James, the ability to shift your mindset to match what you’re reading is a valuable asset. I have to do it when I’m rereading any 18th-century stuff, even though that’s what my PhD is in. Don’t get me started on Shakespeare.
To be clear, when I said “corrected” I mostly meant “not as typo-ridden as most of the public-domain eBook editions currently floating around on Amazon”.
Having said which, I did discover a few years ago that the edition of Tarzan of the Apes I read (Ballantine paperback from the 1970s) had been edited — in older editions (even the Ace paperbacks from the 1960s), Esmerelda, the maid, spoke in really, really awful dialect which was toned down substantially in the Ballantine.

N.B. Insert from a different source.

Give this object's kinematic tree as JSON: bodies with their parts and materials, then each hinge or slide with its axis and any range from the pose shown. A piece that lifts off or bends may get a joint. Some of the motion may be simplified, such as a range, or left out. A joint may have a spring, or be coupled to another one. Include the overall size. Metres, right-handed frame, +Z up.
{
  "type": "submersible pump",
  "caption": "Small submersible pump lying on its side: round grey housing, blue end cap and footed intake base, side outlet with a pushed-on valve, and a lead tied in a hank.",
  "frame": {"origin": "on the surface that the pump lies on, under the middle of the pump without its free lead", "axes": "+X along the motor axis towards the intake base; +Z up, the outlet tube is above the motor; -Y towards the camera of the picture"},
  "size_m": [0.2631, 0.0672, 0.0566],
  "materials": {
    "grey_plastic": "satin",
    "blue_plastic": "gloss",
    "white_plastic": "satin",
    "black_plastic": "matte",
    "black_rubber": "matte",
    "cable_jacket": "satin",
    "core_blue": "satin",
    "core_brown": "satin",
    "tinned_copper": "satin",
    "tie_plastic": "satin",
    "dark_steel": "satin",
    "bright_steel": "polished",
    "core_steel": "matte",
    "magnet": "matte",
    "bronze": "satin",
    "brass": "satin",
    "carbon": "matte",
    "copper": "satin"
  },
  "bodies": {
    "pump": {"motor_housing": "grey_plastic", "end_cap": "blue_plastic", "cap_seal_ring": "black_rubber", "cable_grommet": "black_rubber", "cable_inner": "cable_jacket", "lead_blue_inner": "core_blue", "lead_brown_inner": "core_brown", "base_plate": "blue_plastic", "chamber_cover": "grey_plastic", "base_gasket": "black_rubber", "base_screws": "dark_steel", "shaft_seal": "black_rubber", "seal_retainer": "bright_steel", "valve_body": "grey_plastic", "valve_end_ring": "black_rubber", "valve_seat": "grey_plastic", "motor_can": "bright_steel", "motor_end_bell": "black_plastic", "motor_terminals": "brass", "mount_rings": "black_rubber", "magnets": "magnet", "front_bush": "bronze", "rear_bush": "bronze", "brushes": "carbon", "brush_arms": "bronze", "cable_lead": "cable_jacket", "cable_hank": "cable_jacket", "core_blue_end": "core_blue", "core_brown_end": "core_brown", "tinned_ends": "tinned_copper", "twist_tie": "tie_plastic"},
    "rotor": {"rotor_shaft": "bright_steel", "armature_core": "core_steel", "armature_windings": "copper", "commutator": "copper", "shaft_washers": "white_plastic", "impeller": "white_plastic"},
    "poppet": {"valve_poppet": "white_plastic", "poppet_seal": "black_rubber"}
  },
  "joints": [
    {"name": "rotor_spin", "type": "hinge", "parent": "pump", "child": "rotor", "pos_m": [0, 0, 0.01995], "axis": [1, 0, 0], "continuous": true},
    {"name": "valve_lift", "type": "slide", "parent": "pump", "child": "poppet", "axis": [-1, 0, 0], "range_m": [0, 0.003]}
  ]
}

Joe, that’s what I though you meant by “corrected.” The two books I’ve read so far had plenty of typos. You may be assured, however, that in the e-books I’ve got Esmerelda’s dialect is intact. That’s one of the racist bits that make me cringe.
Yeah, I’m not sure if Esmerelda’s dialect would have registered when I was reading it 40-odd years ago, but it did take me aback when I first got an original version.
Joe: ditto
Try http://freeread.com.au/@RGLibrary/ERBurroughs/Tarzan/Tarzan.html.

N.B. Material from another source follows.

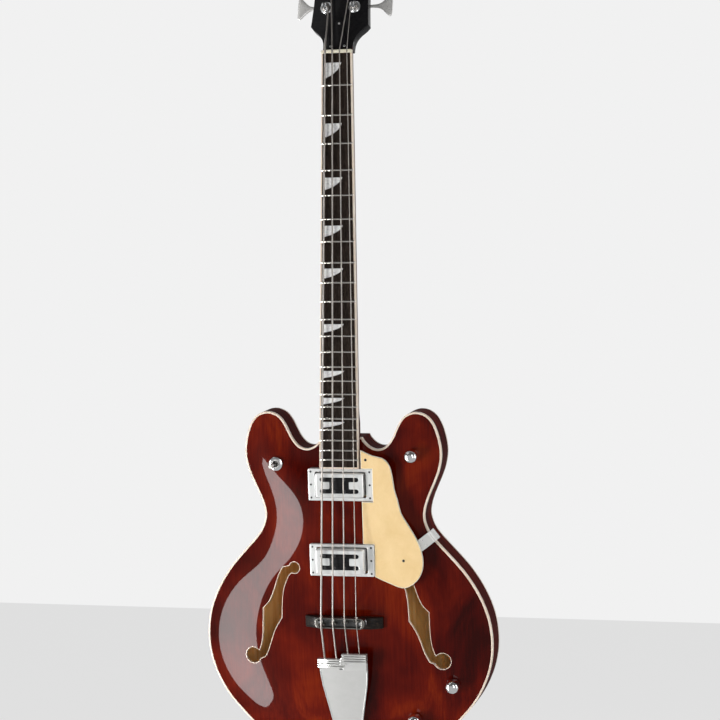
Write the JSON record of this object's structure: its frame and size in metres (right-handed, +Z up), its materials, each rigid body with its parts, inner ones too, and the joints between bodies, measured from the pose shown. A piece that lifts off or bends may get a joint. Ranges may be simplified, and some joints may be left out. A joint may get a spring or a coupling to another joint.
{
  "type": "electric bass guitar",
  "caption": "Semi-hollow electric bass guitar: double-cutaway arched body with bound f-holes, set neck, chrome pickups, floating bridge and trapeze tailpiece.",
  "frame": {"origin": "centre of the neck where a wall hanger's fork holds it, just under the headstock", "axes": "+Z up the body towards the headstock, +X towards the treble side, +Y from the front to the back; the body's rim is vertical and the neck leans back"},
  "size_m": [0.408, 0.165, 1.1513],
  "materials": {
    "wine_lacquer": "high gloss wine-red lacquer over maple",
    "bare_wood": "bare maple",
    "rosewood": "oiled, open grain",
    "ebony": "satin",
    "cream_plastic": "polished cream",
    "bone": "polished bone",
    "black_plastic": "gloss black",
    "chrome": "mirror chrome",
    "nickel_steel": "satin nickel",
    "string_wire": "nickel wound steel"
  },
  "bodies": {
    "guitar": {"body_rim": "wine_lacquer", "top_plate": "wine_lacquer", "back_plate": "wine_lacquer", "neck": "wine_lacquer", "centre_block": "bare_wood", "top_binding": "cream_plastic", "back_binding": "cream_plastic", "fingerboard_binding": "cream_plastic", "pickguard": "cream_plastic", "fingerboard": "rosewood", "nut": "bone", "truss_rod": "nickel_steel", "truss_rod_cover": "black_plastic", "bridge_base": "ebony", "toggle_switch": "nickel_steel", "toggle_nut": "chrome", "jack_plate": "chrome", "jack_socket": "nickel_steel", "tailpiece": "chrome", "tailpiece_bracket": "chrome", "pickguard_bracket": "chrome", "bridge_bar": "chrome", "strap_button_end": "chrome", "strap_button_heel": "chrome", "string_e": "string_wire", "string_a": "string_wire", "string_d": "string_wire", "string_g": "string_wire", "pot_master_volume": "nickel_steel", "pot_neck_volume": "nickel_steel", "pot_bridge_volume": "nickel_steel", "pickup_ring_neck": "chrome", "pickup_cover_neck": "chrome", "pickup_coil_neck": "black_plastic", "pickup_ring_bridge": "chrome", "pickup_cover_bridge": "chrome", "pickup_coil_bridge": "black_plastic", "tuner_housing_bass_lower": "chrome", "tuner_bushing_bass_lower": "chrome", "tuner_housing_bass_upper": "chrome", "tuner_bushing_bass_upper": "chrome", "tuner_housing_treble_lower": "chrome", "tuner_bushing_treble_lower": "chrome", "tuner_housing_treble_upper": "chrome", "tuner_bushing_treble_upper": "chrome"},
    "key_bass_lower": {"tuner_key_bass_lower": "chrome"},
    "post_bass_lower": {"tuner_post_bass_lower": "chrome"},
    "key_bass_upper": {"tuner_key_bass_upper": "chrome"},
    "post_bass_upper": {"tuner_post_bass_upper": "chrome"},
    "key_treble_lower": {"tuner_key_treble_lower": "chrome"},
    "post_treble_lower": {"tuner_post_treble_lower": "chrome"},
    "key_treble_upper": {"tuner_key_treble_upper": "chrome"},
    "post_treble_upper": {"tuner_post_treble_upper": "chrome"},
    "master_volume_knob": {"knob_master_volume": "chrome"},
    "neck_volume_knob": {"knob_neck_volume": "chrome"},
    "bridge_volume_knob": {"knob_bridge_volume": "chrome"},
    "lever": {"toggle_lever": "black_plastic"},
    "wheel_bass": {"bridge_wheel_bass": "chrome"},
    "wheel_treble": {"bridge_wheel_treble": "chrome"}
  },
  "joints": [
    {"name": "key_turn_bass_lower", "type": "hinge", "parent": "guitar", "child": "key_bass_lower", "pos_m": [-0.02, 0.03782, 0.05014], "axis": [1, 0, 0], "continuous": true},
    {"name": "post_turn_bass_lower", "type": "hinge", "parent": "guitar", "child": "post_bass_lower", "pos_m": [-0.02, 0.01395, 0.04922], "axis": [0, 0.9353, -0.3538], "continuous": true},
    {"name": "key_turn_bass_upper", "type": "hinge", "parent": "guitar", "child": "key_bass_upper", "pos_m": [-0.02, 0.0548, 0.09503], "axis": [1, 0, 0], "continuous": true},
    {"name": "post_turn_bass_upper", "type": "hinge", "parent": "guitar", "child": "post_bass_upper", "pos_m": [-0.02, 0.03093, 0.09412], "axis": [0, 0.9353, -0.3538], "continuous": true},
    {"name": "key_turn_treble_lower", "type": "hinge", "parent": "guitar", "child": "key_treble_lower", "pos_m": [0.02, 0.03782, 0.05014], "axis": [1, 0, 0], "continuous": true},
    {"name": "post_turn_treble_lower", "type": "hinge", "parent": "guitar", "child": "post_treble_lower", "pos_m": [0.02, 0.01395, 0.04922], "axis": [0, 0.9353, -0.3538], "continuous": true},
    {"name": "key_turn_treble_upper", "type": "hinge", "parent": "guitar", "child": "key_treble_upper", "pos_m": [0.02, 0.0548, 0.09503], "axis": [1, 0, 0], "continuous": true},
    {"name": "post_turn_treble_upper", "type": "hinge", "parent": "guitar", "child": "post_treble_upper", "pos_m": [0.02, 0.03093, 0.09412], "axis": [0, 0.9353, -0.3538], "continuous": true},
    {"name": "master_volume_turn", "type": "hinge", "parent": "guitar", "child": "master_volume_knob", "pos_m": [0.1, -0.05232, -0.56027], "axis": [0, 1, 0], "range_deg": [-150, 150]},
    {"name": "neck_volume_turn", "type": "hinge", "parent": "guitar", "child": "neck_volume_knob", "pos_m": [0.1495, -0.05232, -0.87727], "axis": [0, 1, 0], "range_deg": [-150, 150]},
    {"name": "bridge_volume_turn", "type": "hinge", "parent": "guitar", "child": "bridge_volume_knob", "pos_m": [0.0945, -0.05232, -0.92727], "axis": [0, 1, 0], "range_deg": [-150, 150]},
    {"name": "toggle_tip", "type": "hinge", "parent": "guitar", "child": "lever", "pos_m": [-0.0945, -0.05358, -0.57327], "axis": [1, 0, 0], "range_deg": [-12, 12]},
    {"name": "wheel_turn_bass", "type": "hinge", "parent": "guitar", "child": "wheel_bass", "pos_m": [-0.029, -0.07983, -0.78716], "axis": [0, 1, 0], "range_deg": [-180, 180]},
    {"name": "wheel_turn_treble", "type": "hinge", "parent": "guitar", "child": "wheel_treble", "pos_m": [0.029, -0.07983, -0.78716], "axis": [0, 1, 0], "range_deg": [-180, 180]}
  ],
  "couplings": [
    {"joint": "post_turn_bass_lower", "follows": "key_turn_bass_lower", "ratio": 0.05},
    {"joint": "post_turn_bass_upper", "follows": "key_turn_bass_upper", "ratio": 0.05},
    {"joint": "post_turn_treble_lower", "follows": "key_turn_treble_lower", "ratio": -0.05},
    {"joint": "post_turn_treble_upper", "follows": "key_turn_treble_upper", "ratio": -0.05}
  ]
}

All of the Tarzan books have been re-edited and reformated.
Jack Reacher just moves around and Trouble finds him every time. I just finished reading the new Jack Reacher novel, PAST TENSE. And, for sure, it gets tense as the reader tries to figure out what is going on as more and more strange events swirl around Reacher.
Tarzan seems more mission-oriented.
Bobby: thanks for letting us know.
Kelley: I wonder if we might be seeing a difference in the way adventure/thriller stories are written in the 2 eras? That is, does the approach of the Reacher novels reveal a certain floating aimlessness about the society in which they’re written, and do ERB’s novels reflect a society in which goal-orientation was the norm? They’re great reads, either way. I’m looking forward to reading Past Tense.